Stephen Bantu Biko occupies a singular place in South African history, precisely because of the manner in which his legacy affected South African constitutionalism.

Biko fought for equal treatment under the law, and proudly founded the Black Consciousness Movement in order to achieve this goal. Biko engaged in a fearless debate related to the victims of racism and colonialism which encompassed the degradation of self-esteem and the inflicted inferiority complex of black South Africans.
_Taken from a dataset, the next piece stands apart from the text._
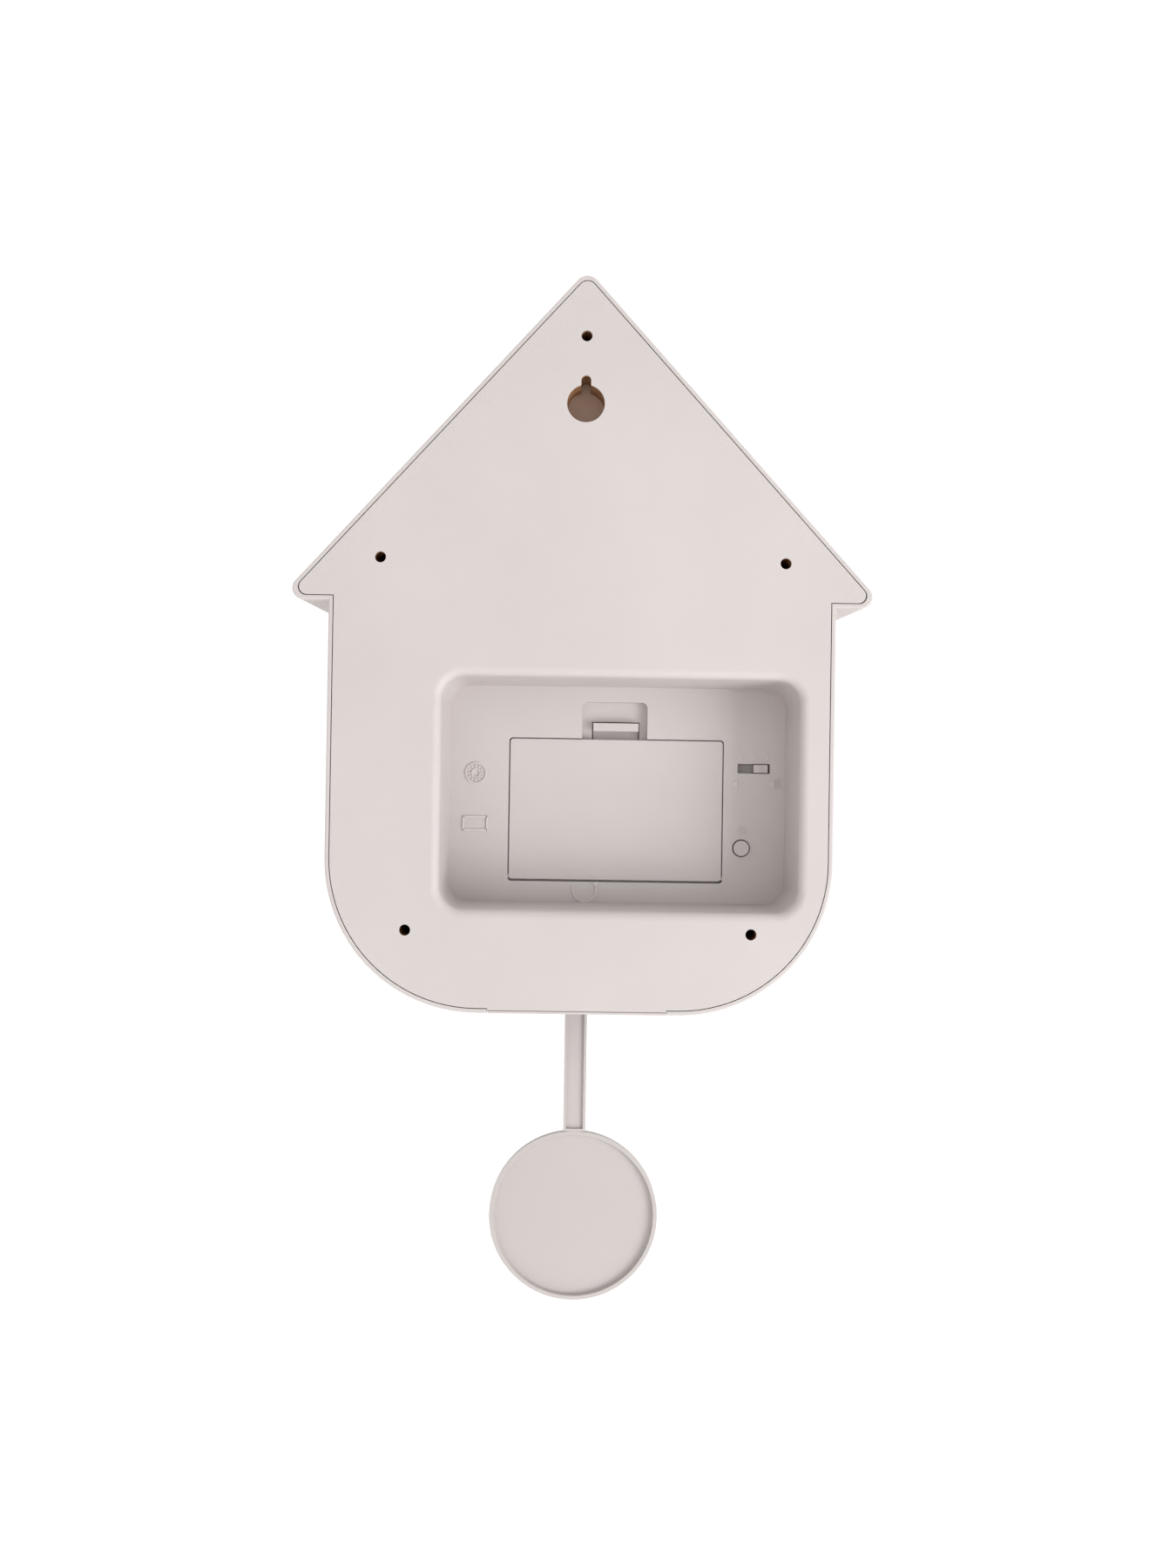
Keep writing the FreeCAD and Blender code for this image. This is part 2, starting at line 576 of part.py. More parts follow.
def switch_and_button():
    """The volume slider and the push button, with the electric parts behind them."""
    knob_low = "switch_low_x + 0.8"
    stem = box("knob_stem", (knob_low, knob_low + " + knob_long"), ("-recess_depth - 3.6", "-recess_depth + 0.6"),
               ("switch_z - knob_half", "switch_z + knob_half"))
    ridge = box("knob_ridge", (knob_low + " + knob_long / 2 - 0.4", knob_low + " + knob_long / 2 + 0.4"),
                ("-recess_depth + 0.5", "-recess_depth + 1"), ("switch_z - knob_half", "switch_z + knob_half"))
    node("volume_knob", fuse("volume_knob_joined", [stem, ridge]))
    block = box("switch_block", ("switch_low_x - 1", "switch_high_x + 1"), ("-recess_depth - 8", "-recess_depth - 4"),
                ("switch_z - 3.5", "switch_z + 3.5"))
    node("slide_switch", block)
    cap = rod("button_cap", "button_radius", "3.8", ("button_x", "-recess_depth + 1", "button_z"))
    flange = rod("button_flange", "button_radius + 1", "0.8", ("button_x", "-recess_depth - 2.4", "button_z"))
    node("set_button", fuse("set_button_joined", [cap, flange]))
    base = box("tact_base", ("button_x - 3", "button_x + 3"), ("-recess_depth - 8", "-recess_depth - 4.6"),
               ("button_z - 3", "button_z + 3"))
    plunger = rod("tact_plunger", "1.5", "1", ("button_x", "-recess_depth - 4", "button_z"))
    node("tact_switch", fuse("tact_switch_joined", [base, plunger]))
    board = box("switch_board_plate", ("switch_low_x - 1.5", "switch_high_x + 1.5"),
                ("-recess_depth - 9.6", "-recess_depth - 8"), ("button_z - 5", "switch_z + 6"))
    node("switch_board", board)


def sound():
    """The loudspeaker and the sound board."""
    at_x = "22"
    level = "-84"
    basket = rod("speaker_can", "18", "6", (at_x, "-36", level))
    basket_hollow = rod("speaker_can_hollow", "16.4", "6", (at_x, "-37.2", level))
    node("speaker_basket", cut("speaker_basket_ring", basket, [basket_hollow]))
    outer = cone("speaker_cone_outer", "5", "16", "3.6", (at_x, "-38", level))
    inner = cone("speaker_cone_inner", "4", "15", "3.6", (at_x, "-38.6", level))
    node("speaker_cone", cut("speaker_cone_skin", outer, [inner]))
    node("speaker_magnet", rod("speaker_magnet_disc", "9", "4", (at_x, "-32", level)))
    board = box("sound_board_plate", ("-76", "-40"), ("-34", "-32.4"), ("-88", "-63.5"))
    node("sound_board", board)
    node("sound_chip", box("sound_chip_block", ("-62", "-52"), ("-36", "-34"), ("-80", "-72")))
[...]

Biko’s struggle against white authority in order to promote and defend democracy has left a legacy of ideas which would influence future South African generations, including the sentiment of “one man, one vote”.

In 1970, Steve Biko stated that “in order to achieve real action you must yourself be a living part of Africa and of her thought; you must be an element of that popular energy which is entirely called forth for freeing, the progress and the happiness of Africa”.[1] At the time, Biko was a doctoral student and political activist. He was arrested in August 1977. Biko was kept naked and manacled, and died twenty-five days later from brain damage.

Biko envisioned a more inclusive and deeper interpretation of democracy, as opposed to its purely material application. For him, “material want is bad enough, but coupled with spiritual poverty it kills. And this latter effect is probably the one that creates mountains of obstacles in the normal course of emancipation of the black people”.[2]